Supplied information>

## BEGIN

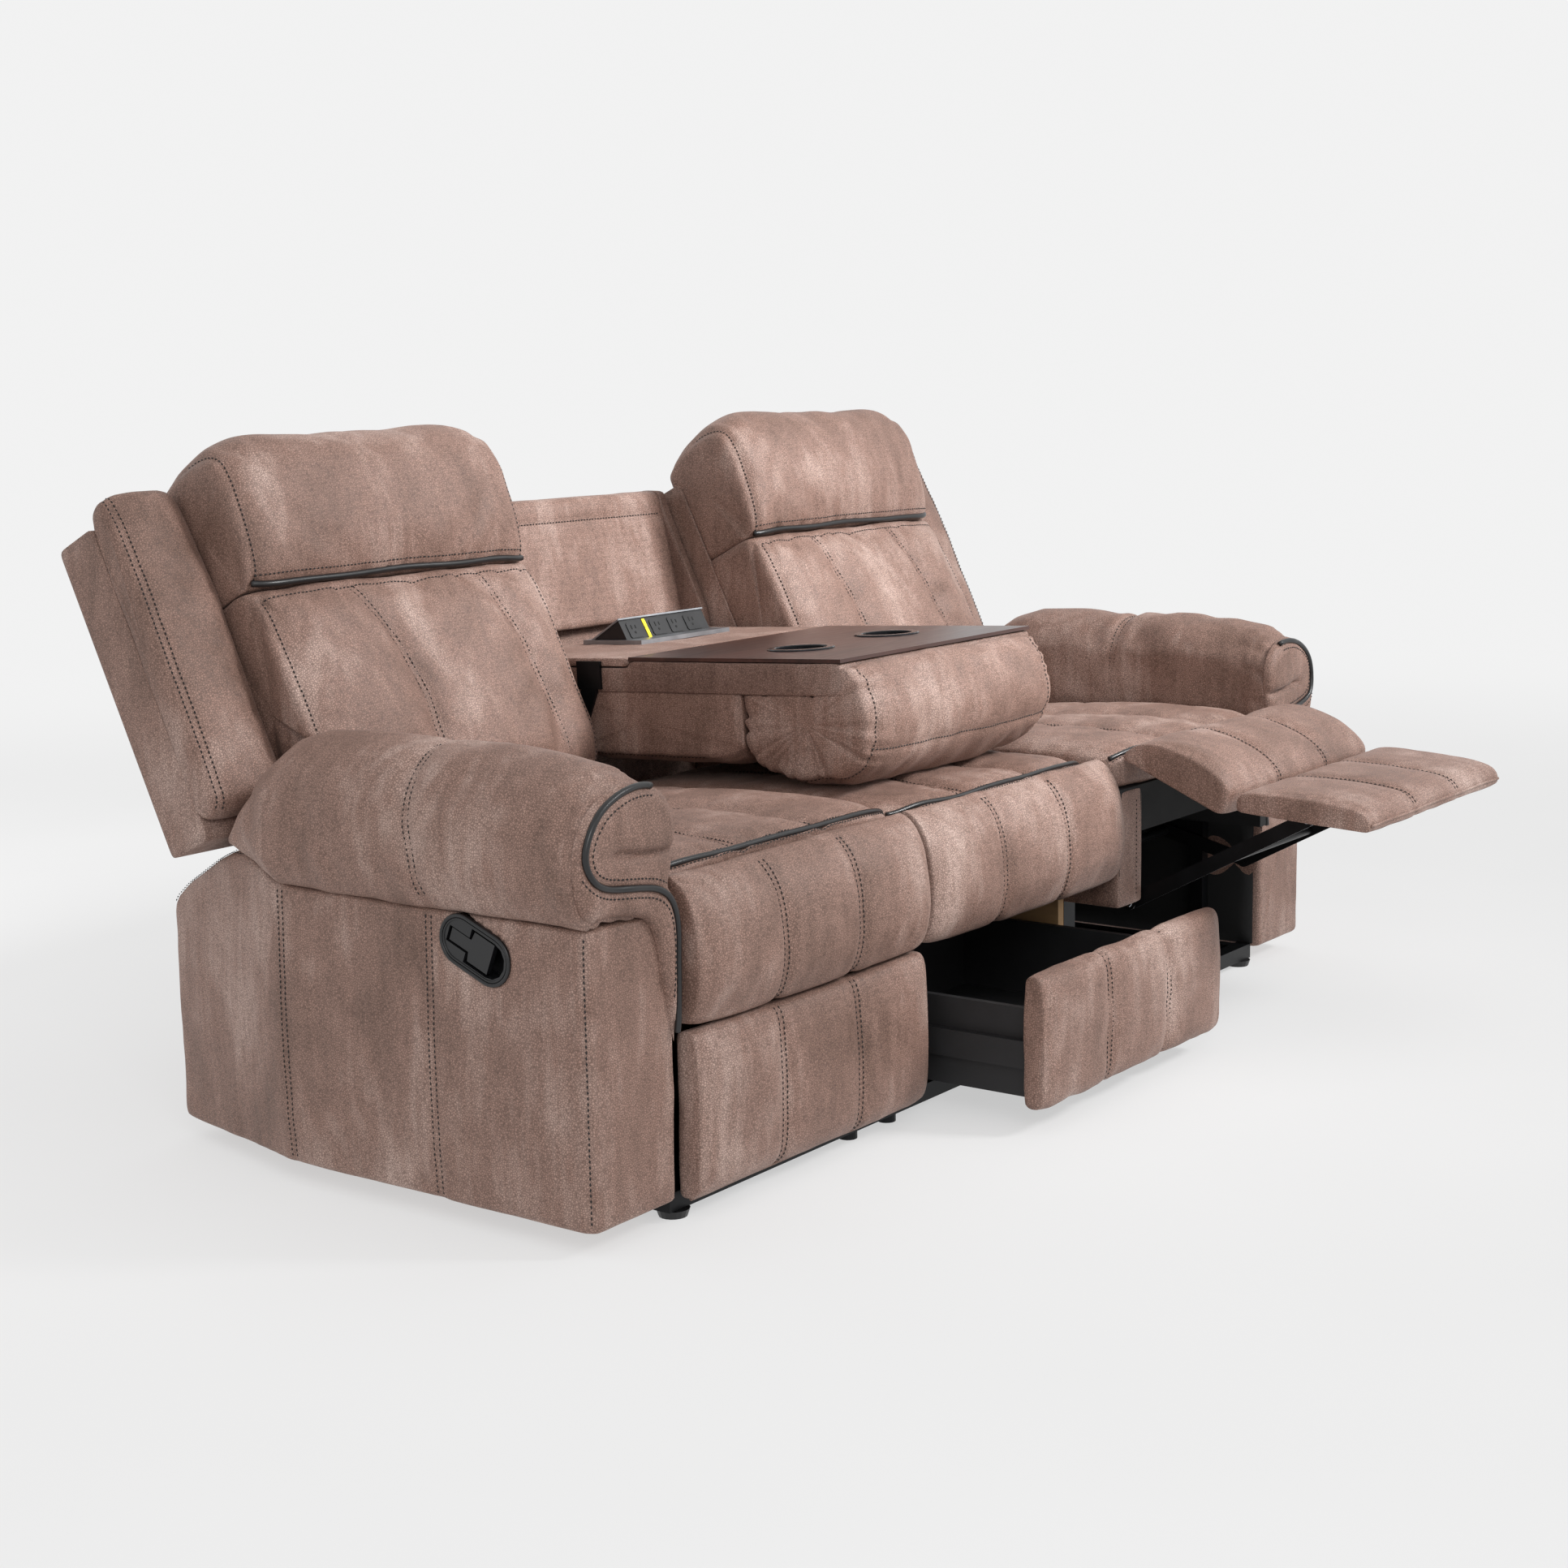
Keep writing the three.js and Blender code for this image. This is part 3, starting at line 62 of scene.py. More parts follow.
# Places: millimetres from the middle, the front of the arm panels and the floor
def row(points):
    placed = np.asarray(points, float) * MM
    placed[..., 1] += FRONT
    return placed


def turned(points, about, degrees):
    c, s = math.cos(math.radians(degrees)), math.sin(math.radians(degrees))
    dy, dz = points[..., 1] - about[0], points[..., 2] - about[1]
    return np.stack([points[..., 0], about[0] + dy * c + dz * s, about[1] - dy * s + dz * c], -1)


def shifted(points, y):
    return points + np.array([0.0, y, 0.0])


def plain(x, y, z):
    return np.stack([x, y, z], -1)


def on_back(x, t, s):
    y = BACK_FOOT[0] + s * math.sin(LEAN) - t * math.cos(LEAN)
    return plain(x, y, BACK_FOOT[1] + s * math.cos(LEAN) + t * math.sin(LEAN))


def height_on_back(points):
    dy, dz = points[..., 1] - BACK_FOOT[0], points[..., 2] - BACK_FOOT[1]
    return dy * math.sin(LEAN) + dz * math.cos(LEAN)


def on_console(x, y, z):
    return turned(plain(x, y + CONSOLE_PIVOT[0], z + CONSOLE_PIVOT[1]), CONSOLE_PIVOT, CONSOLE_TILT)


def open_seat(points):
    return shifted(points, -SEAT_SLIDE)


def open_chaise(points):
    return open_seat(turned(points, CHAISE_HINGE, CHAISE_TURN))


def open_footrest(points):
    return open_chaise(turned(points, FOOTREST_PIVOT, FOOTREST_TURN))


def flipped(points):
    return points * np.array([-1.0, 1.0, 1.0])


def sign_of(side):
    return -1.0 if side == "left" else 1.0


def slide_of(side):
    return SEAT_SLIDE if side == OPENED else 0


def side_place(side, place, move=None):
    def made(x, a, b):
        points = place(x, a, b)
        if side == "left":
            points = flipped(points)
        return move(points) if move and side == OPENED else points
    return made


# Smooth seeded noise on a lattice, from -1 to 1
LAYERS, CELLS = 12, 128
LATTICE = np.random.default_rng(7).random((LAYERS, CELLS, CELLS)) * 2 - 1


def noise2(x, y, seed=0):
    table = LATTICE[seed % LAYERS]
    x, y = np.asarray(x, float) + 17.3 * (seed // LAYERS), np.asarray(y, float)
    i, j = np.floor(x).astype(int), np.floor(y).astype(int)
    fx, fy = x - i, y - j
    fx, fy = fx * fx * (3 - 2 * fx), fy * fy * (3 - 2 * fy)
    a, b = table[i % CELLS, j % CELLS], table[(i + 1) % CELLS, j % CELLS]
    c, d = table[i % CELLS, (j + 1) % CELLS], table[(i + 1) % CELLS, (j + 1) % CELLS]
    return (a * (1 - fx) + b * fx) * (1 - fy) + (c * (1 - fx) + d * fx) * fy


def ridges(x, y, seed=0):
    return (1 - np.abs(noise2(x, y, seed))) ** 4


def smooth(x, low, high):
    t = np.clip((x - low) / (high - low), 0, 1)
    return t * t * (3 - 2 * t)


# Outlines from tables of shares of a box: rows of two are corners, rows of four are curves
def within(box, a, b):
    return box[0] + a * box[1], box[2] + b * box[3]


def outline(shares, box, steps=14):
    points = []
    for item in shares:
        spots = [within(box, *item[k:k + 2]) for k in range(0, len(item), 2)]
        if len(spots) == 1:
            points.append(spots[0])
            continue
        last = points[-1]
        for step in range(1, steps + 1):
            t = step / steps
            points.append(tuple(
                (1 - t) ** 2 * last[k] + 2 * t * (1 - t) * spots[0][k] + t * t * spots[1][k] for k in (0, 1)
            ))
    return points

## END

Task goal>
Return all the data exactly as given.

Output for this task>
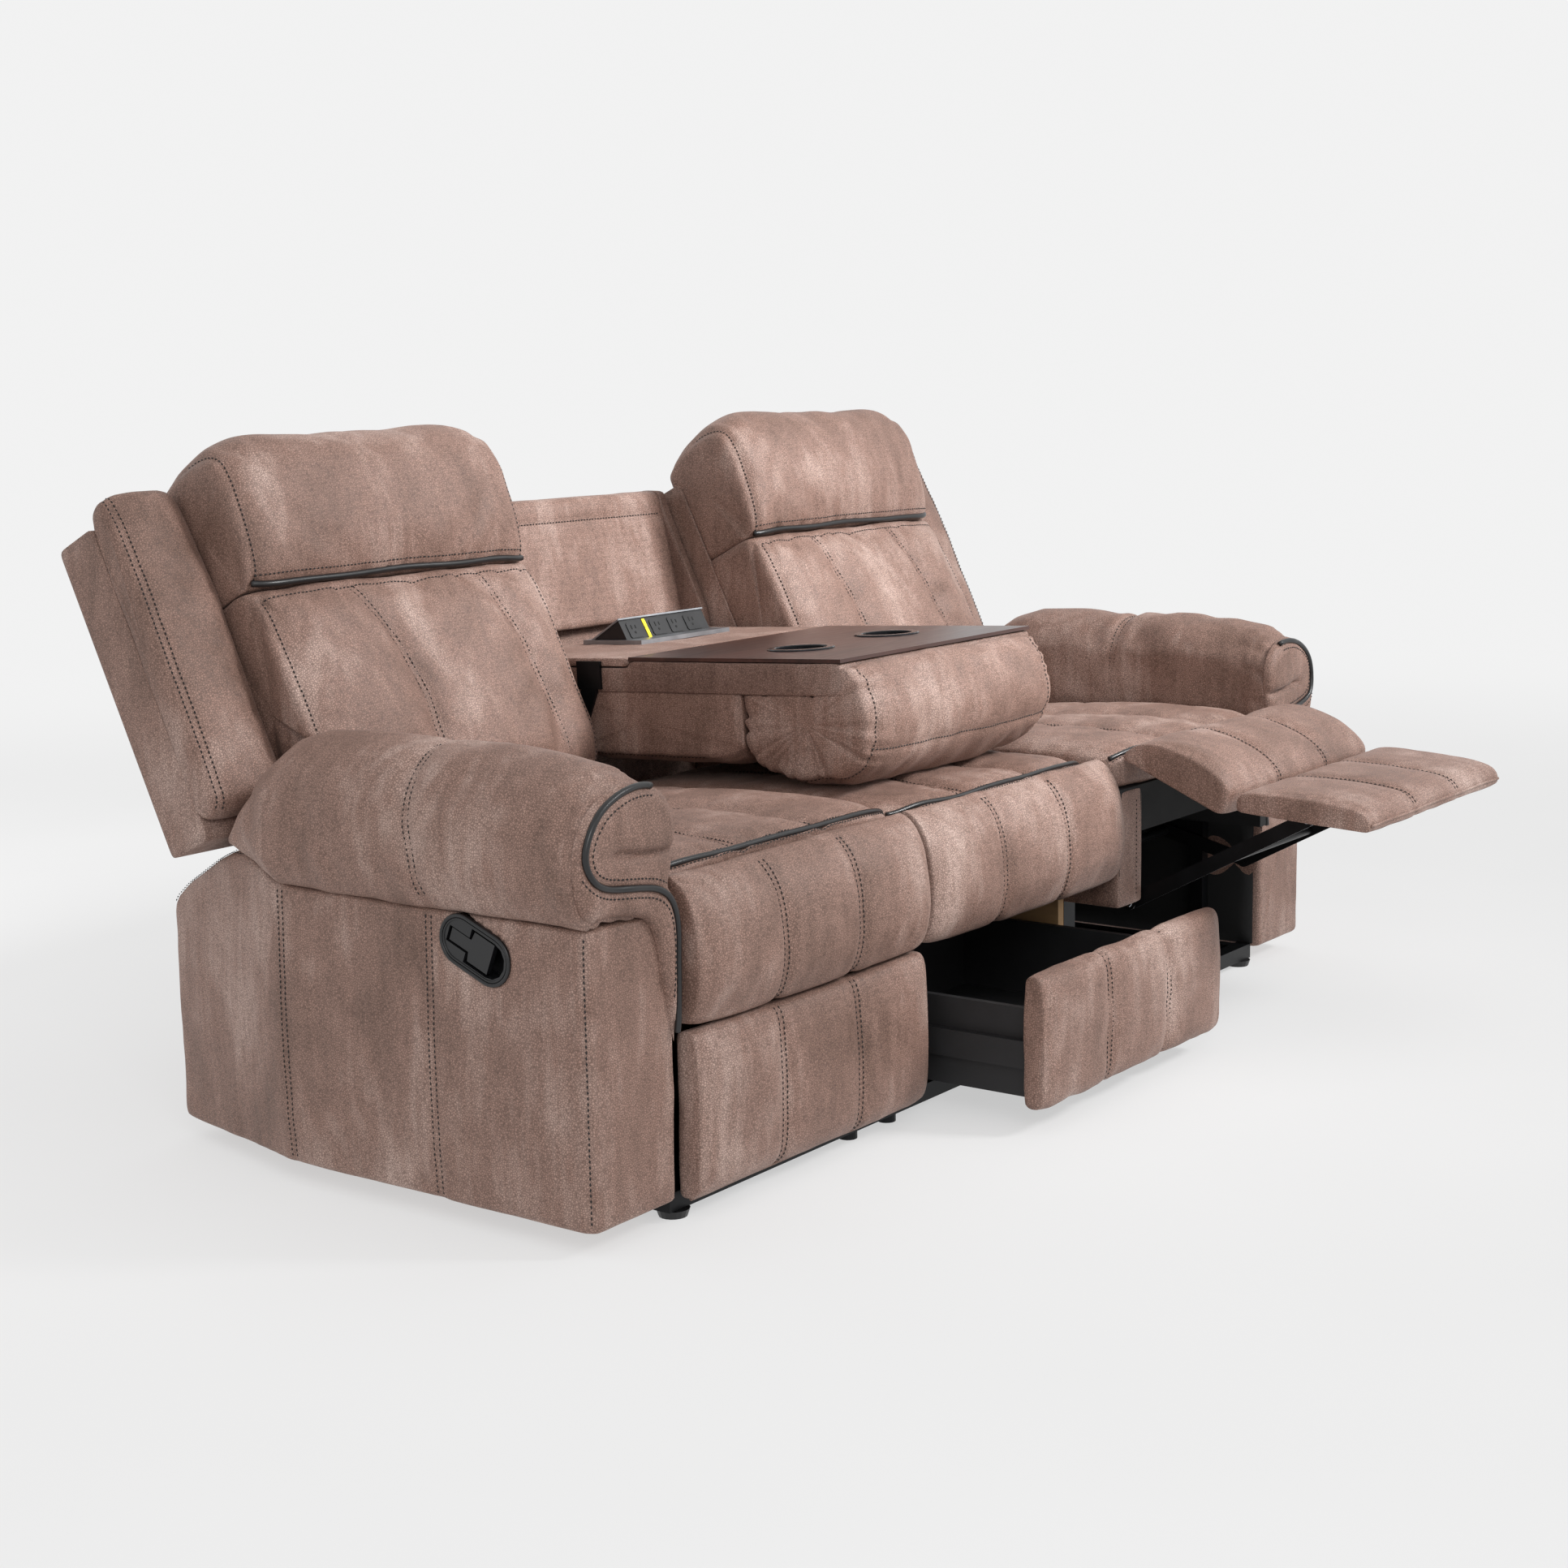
Keep writing the three.js and Blender code for this image. This is part 3, starting at line 62 of scene.py. More parts follow.
# Places: millimetres from the middle, the front of the arm panels and the floor
def row(points):
    placed = np.asarray(points, float) * MM
    placed[..., 1] += FRONT
    return placed


def turned(points, about, degrees):
    c, s = math.cos(math.radians(degrees)), math.sin(math.radians(degrees))
    dy, dz = points[..., 1] - about[0], points[..., 2] - about[1]
    return np.stack([points[..., 0], about[0] + dy * c + dz * s, about[1] - dy * s + dz * c], -1)


def shifted(points, y):
    return points + np.array([0.0, y, 0.0])


def plain(x, y, z):
    return np.stack([x, y, z], -1)


def on_back(x, t, s):
    y = BACK_FOOT[0] + s * math.sin(LEAN) - t * math.cos(LEAN)
    return plain(x, y, BACK_FOOT[1] + s * math.cos(LEAN) + t * math.sin(LEAN))


def height_on_back(points):
    dy, dz = points[..., 1] - BACK_FOOT[0], points[..., 2] - BACK_FOOT[1]
    return dy * math.sin(LEAN) + dz * math.cos(LEAN)


def on_console(x, y, z):
    return turned(plain(x, y + CONSOLE_PIVOT[0], z + CONSOLE_PIVOT[1]), CONSOLE_PIVOT, CONSOLE_TILT)


def open_seat(points):
    return shifted(points, -SEAT_SLIDE)


def open_chaise(points):
    return open_seat(turned(points, CHAISE_HINGE, CHAISE_TURN))


def open_footrest(points):
    return open_chaise(turned(points, FOOTREST_PIVOT, FOOTREST_TURN))


def flipped(points):
    return points * np.array([-1.0, 1.0, 1.0])


def sign_of(side):
    return -1.0 if side == "left" else 1.0


def slide_of(side):
    return SEAT_SLIDE if side == OPENED else 0


def side_place(side, place, move=None):
    def made(x, a, b):
        points = place(x, a, b)
        if side == "left":
            points = flipped(points)
        return move(points) if move and side == OPENED else points
    return made


# Smooth seeded noise on a lattice, from -1 to 1
LAYERS, CELLS = 12, 128
LATTICE = np.random.default_rng(7).random((LAYERS, CELLS, CELLS)) * 2 - 1


def noise2(x, y, seed=0):
    table = LATTICE[seed % LAYERS]
    x, y = np.asarray(x, float) + 17.3 * (seed // LAYERS), np.asarray(y, float)
    i, j = np.floor(x).astype(int), np.floor(y).astype(int)
    fx, fy = x - i, y - j
    fx, fy = fx * fx * (3 - 2 * fx), fy * fy * (3 - 2 * fy)
    a, b = table[i % CELLS, j % CELLS], table[(i + 1) % CELLS, j % CELLS]
    c, d = table[i % CELLS, (j + 1) % CELLS], table[(i + 1) % CELLS, (j + 1) % CELLS]
    return (a * (1 - fx) + b * fx) * (1 - fy) + (c * (1 - fx) + d * fx) * fy


def ridges(x, y, seed=0):
    return (1 - np.abs(noise2(x, y, seed))) ** 4


def smooth(x, low, high):
    t = np.clip((x - low) / (high - low), 0, 1)
    return t * t * (3 - 2 * t)


# Outlines from tables of shares of a box: rows of two are corners, rows of four are curves
def within(box, a, b):
    return box[0] + a * box[1], box[2] + b * box[3]


def outline(shares, box, steps=14):
    points = []
    for item in shares:
        spots = [within(box, *item[k:k + 2]) for k in range(0, len(item), 2)]
        if len(spots) == 1:
            points.append(spots[0])
            continue
        last = points[-1]
        for step in range(1, steps + 1):
            t = step / steps
            points.append(tuple(
                (1 - t) ** 2 * last[k] + 2 * t * (1 - t) * spots[0][k] + t * t * spots[1][k] for k in (0, 1)
            ))
    return points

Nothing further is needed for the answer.